For starting Scheduler in HA mode:
# Start the Kubernetes scheduler with leader election enabled
kube-scheduler --leader-elect=true --kubeconfig=/path/to/kubeconfig --port=10259
Kubelet and Kube Proxy
The Kubelet and Kube Proxy are node-level components critical for maintaining and operating network rules and pods on each node. Each kubelet ensures that containers are running as expected in Pods, reporting back to the control plane, while each kube proxy manages network rules that allow network communication to and from these containers. Given their deployment on every node, their high availability is tied to node health. Kubernetes conducts regular health checks on nodes (Node Conditions) to ensure each node—and thereby each kubelet and kube proxy—is functioning correctly. Operational integrity for these components is maintained through regular updates, security patching, and monitoring, which are essential for ensuring that every node reliably performs its designated functions within the cluster.

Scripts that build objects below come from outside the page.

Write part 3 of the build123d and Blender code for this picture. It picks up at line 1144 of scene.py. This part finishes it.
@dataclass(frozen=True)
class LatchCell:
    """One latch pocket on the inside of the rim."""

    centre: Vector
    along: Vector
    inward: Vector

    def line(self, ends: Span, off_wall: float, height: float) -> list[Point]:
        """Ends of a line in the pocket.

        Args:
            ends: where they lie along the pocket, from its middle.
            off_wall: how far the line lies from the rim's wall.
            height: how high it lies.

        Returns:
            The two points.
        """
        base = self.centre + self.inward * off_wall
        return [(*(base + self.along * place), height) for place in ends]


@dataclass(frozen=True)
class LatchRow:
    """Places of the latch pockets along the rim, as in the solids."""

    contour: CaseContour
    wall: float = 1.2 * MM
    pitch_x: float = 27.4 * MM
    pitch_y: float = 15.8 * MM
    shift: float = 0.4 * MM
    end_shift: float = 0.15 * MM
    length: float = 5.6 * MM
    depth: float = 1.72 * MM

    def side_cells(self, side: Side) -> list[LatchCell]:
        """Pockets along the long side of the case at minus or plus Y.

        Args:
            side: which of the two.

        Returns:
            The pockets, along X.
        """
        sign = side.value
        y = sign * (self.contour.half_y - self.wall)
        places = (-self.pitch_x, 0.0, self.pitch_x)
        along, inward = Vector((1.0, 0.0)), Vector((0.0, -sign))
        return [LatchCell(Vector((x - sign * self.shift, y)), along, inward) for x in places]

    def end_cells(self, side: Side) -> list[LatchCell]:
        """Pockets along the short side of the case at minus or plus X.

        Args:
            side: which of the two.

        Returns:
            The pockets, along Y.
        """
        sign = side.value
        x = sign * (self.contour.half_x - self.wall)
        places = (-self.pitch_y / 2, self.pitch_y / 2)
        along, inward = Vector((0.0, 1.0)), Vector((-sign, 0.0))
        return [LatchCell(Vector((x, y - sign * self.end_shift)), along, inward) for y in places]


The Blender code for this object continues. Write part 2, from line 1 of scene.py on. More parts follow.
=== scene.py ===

# Start the kubelet on each node
kubelet --bootstrap-kubeconfig=/path/to/bootstrap/kubeconfig --kubeconfig=/path/to/kubeconfig --config=/path/to/kubelet/config.yaml --container-runtime=docker --network-plugin=cni --pod-infra-container-image=k8s.gcr.io/pause:3.2
# Start kube-proxy on each node
kube-proxy --kubeconfig=/path/to/kubeconfig --proxy-mode=iptables --cluster-cidr=10.244.0.0/16
In-depth configurations, strategic component deployment, and robust consensus mechanisms collectively enhance the high availability, reliability, and scalability of Kubernetes clusters. These detailed component-specific strategies ensure that the cluster can handle dynamic workloads efficiently while minimizing potential downtime. By implementing such comprehensive HA strategies, Kubernetes provides a resilient and adaptable environment that reliably supports complex, large-scale applications.